Put away from you a forward mouth, and perverse lips put far from you. 25 Let your eyes look right on, and let your eyelids look straight before you [not getting sidetracked by the allures of this world]. 26 Ponder the path of your feet, and let all your ways be established. 27 Turn not to the right hand nor to the left: remove your foot from evil. (Proverbs 4:24-27)
Stay on the path that God has for you. Consider, carefully, where you direct your life.
Behold, I send you forth as sheep in the midst of wolves: be you therefore wise as serpents, and harmless as doves. (Matthew 10:16)
A dove, before God, is totally open and innocent. But, for the serpent part, we are in this world; and a serpent is wise. A serpent will run from trials, troubles, and confrontations. So He is saying to be open before God, but use wisdom to avoid sin and the ways of this world.
Only let your conversation [conduct] be as it becomes the gospel of Christ: that whether I come and see you, or else be absent, I may hear of your affairs, that you stand fast in one spirit, with one mind striving together for the faith of the gospel. (Philippians 1:27)
The apostle Paul is speaking here. And what he is saying is that, in every aspect of our lives, we should be attempting to live as perfectly as possible—before God, and our fellow man.
Casting down imaginations [margin, reasonings], and every high thing that exalts itself against the knowledge of God, and bringing into captivity every thought to the obedience of Christ. (II Corinthians 10:5)
We are to be casting down every wrong imagination that is against the way of God and be bringing every one of our thoughts into captivity. This is what is required of us; and we have to use God's Word to do this. And then Paul goes one to say that we are to be careful about what we are to allow in our mind, in our eyesight, in our hearing, in our dress, in our lifestyle. We are to measure all that we do against the Word of God. There is a way of living that is appropriate to the gospel. That is the way that we should strive for.
How careful are we to be?
Abstain from all appearance of evil. (I Thessalonians 5:22)

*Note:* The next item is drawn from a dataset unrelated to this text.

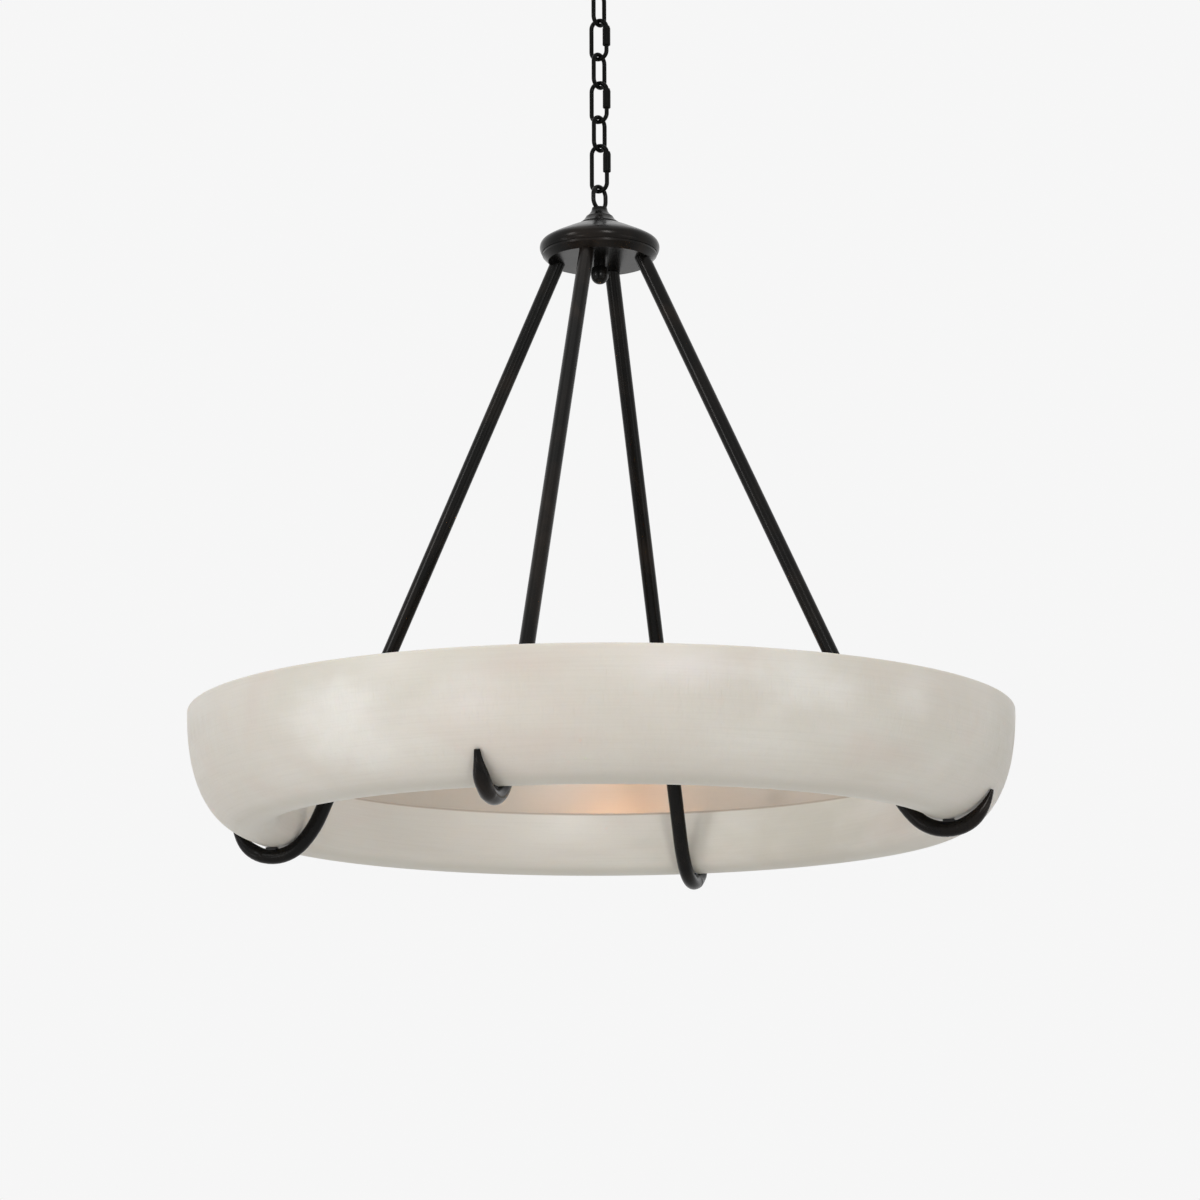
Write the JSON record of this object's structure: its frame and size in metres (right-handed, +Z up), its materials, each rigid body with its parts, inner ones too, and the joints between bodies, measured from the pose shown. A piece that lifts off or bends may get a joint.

Not even to get close to it! And it is this continuous practice, brethren, at living God's Way that will greatly reduced our chance of every being trapped, or snared. It is this continuous practice that will build the character that God, so very much, wants in us—to sanctify us.
Where do we start?
See then that you walk circumspectly, not as fools, but as wise, 16 Redeeming the time, because the days are evil. 17 Wherefore be you not unwise, but understanding what the will of the Lord is. (Ephesians 5:15-17)
"To walk circumspectly," means to watch where you place your feet. Examine each piece of ground before you take a step. Take special care not to be involved in the temptations that are around you, in the world.
We are to "redeem the time," or to buy back the wasted time. We are to rescue time, in a sense, from being squandered—by using it properly, because the days are evil; and that we might show true wisdom and be really working to understand what the will of God is. All of this is our defense against justifying the wrong thing, and against being trapped.
Are we all going to live our lives perfectly, from this point on? I wish I could say that I was; but I know that we will all make mistakes, in spite of our efforts not to.
Now, what do we do when we find ourselves snared, or trapped? I mentioned this subject to John Ritenbaugh, prior to my putting this together. And he said that he had just heard a man talking on the radio. He was a trapper; and he set snares for animals (about dog size). One of the callers-in said, "Well, aren't you afraid of catching a domestic animal (a domestic dog)?" And he said, "No, I am not." When asked, "Why not?" (Because they had heard that, when a wild animal is trapped, it will chew off its leg—to get out of the trap). But he replied, "Domestic animals are not like that. They are accustomed to being helped by their masters." Thus, if he snares a dog, it will lay there—waiting for its owner to come, and take it out of the trap.
Taking the principle for this, the domestic dog is accustomed to looking to his master for help. Thus, he will wait for help to come (while the wild animal won't do that). If we are trapped in a sin, or a flaw, or have been trapped by Satan—we may, indeed, feel foolish. Shame and anger may fill us (at being snared, as we have been); but we don't need to panic, because God is there to deliver us upon our repentance. And that's a fact.
You see—God understands, brethren, the battles that we fight. He understands Satan; and He wants us to be victors. Thus, He has made those of us who belong to Him (and who love Him) a promise. You can follow along, if you want, in Psalms 91; but I'll read this from THE LIVING BIBLE.
We live within the shadow of the Almighty, sheltered by the God who is above all gods.
2 This I declare, that he alone is my refuge, my place of safety; he is my God, and I am trusting him. 3 For he rescues you from every trap and protects you from the fatal plague. 4 He will shield you with his wings! They will shelter you. His faithful promises are your armor. (Psalms 91:1-4, the Living Bible)
Then he goes on to say [in verse 7] that a thousand may drop at your side and ten thousand at your right hand; but you'll be spared.
For the Lord says, "Because he loves me [meaning those who love Him], I will rescue him; I will make him great because he trusts in my name. 15 When he calls on me, I will answer; I will be with him in trouble and rescue him and honor him. 16 I will satisfy him with a full life and give him my salvation." (Psalms 91:14-16, The Living Bible)
James backs up what the psalmist said, when he tells us:
Blessed is the man that endures temptation: for when he is tried [proved], he shall receive the crown of life, which the Lord has promised to them that love him. (James 1:12)
So, brethren, this is what God has in store for us—even though, for a while, we may be tested and tried.
I couldn't help but think of what Mr. Armstrong said. He wanted to encourage us; and so he said, "I've read the end of the Book, and we win!"